As with any productivity program, there's always the danger that enthusiasm will wane and performance will slacken. To keep performance from backsliding, Menlo Worldwide relies on incentives. All staff members participate in the incentive program, says Robert Blevins, operations manager at the GLLLC. The plan is set up so that their compensation is partially determined by performance against specific KPIs (key performance indicators).

The efforts to keep employees engaged and to reward them for their efforts have brought an unexpected benefit for Menlo Worldwide. Blevins reports that the turnover rate at the facility is less than 2 percent. "People like to work here," he says.

Do it yourself
The lean program's results speak for themselves. Menlo Worldwide reports that warehouse productivity improved 32 percent between January and November last year, measured by gains in lines per hour. Defects, measured as the error rate, dropped by a whopping 44 percent. The on-time percentage for shipments was north of 99 percent in every one of those months, hitting 100 percent in eight of 11 months. And those involved think they can do more. "We're a long way from getting there," says Rivera.

The GLLLC has been a proving ground for lean practices at Menlo Worldwide, and the company intends to spread the word—and the lessons it has learned from its automotive business—across its operations. The third-party service provider, a $1.3 billion operating company of CNF Inc., also serves clients in the high-tech, retail, chemical/industrial and consumer packaged goods industries.

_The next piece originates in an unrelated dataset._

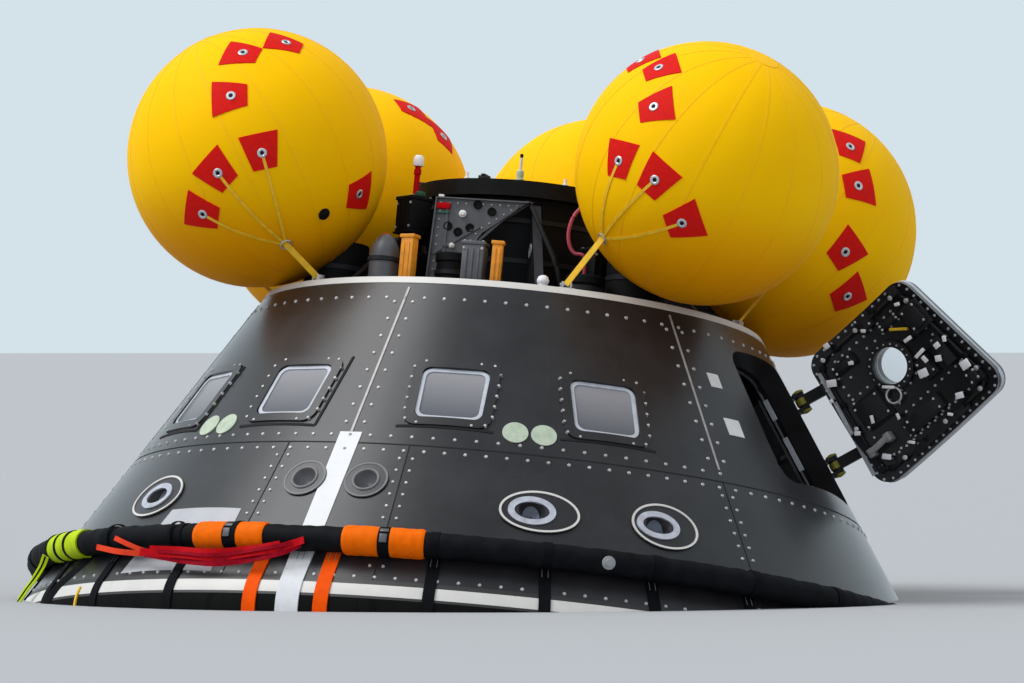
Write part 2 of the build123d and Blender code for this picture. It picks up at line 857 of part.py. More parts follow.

Though Menlo had the benefit of inhouse expertise, Womack insists that going lean doesn't require a swarm of consultants; a single champion will do. "You only need one guy," he says. "Compared to fixing complicated factories, rethinking logistics and distribution is something you can do quickly and spend little. Toyota did it for almost no cost. It is not some deal where you need to hire an expensive consultant. You could almost do it all yourself."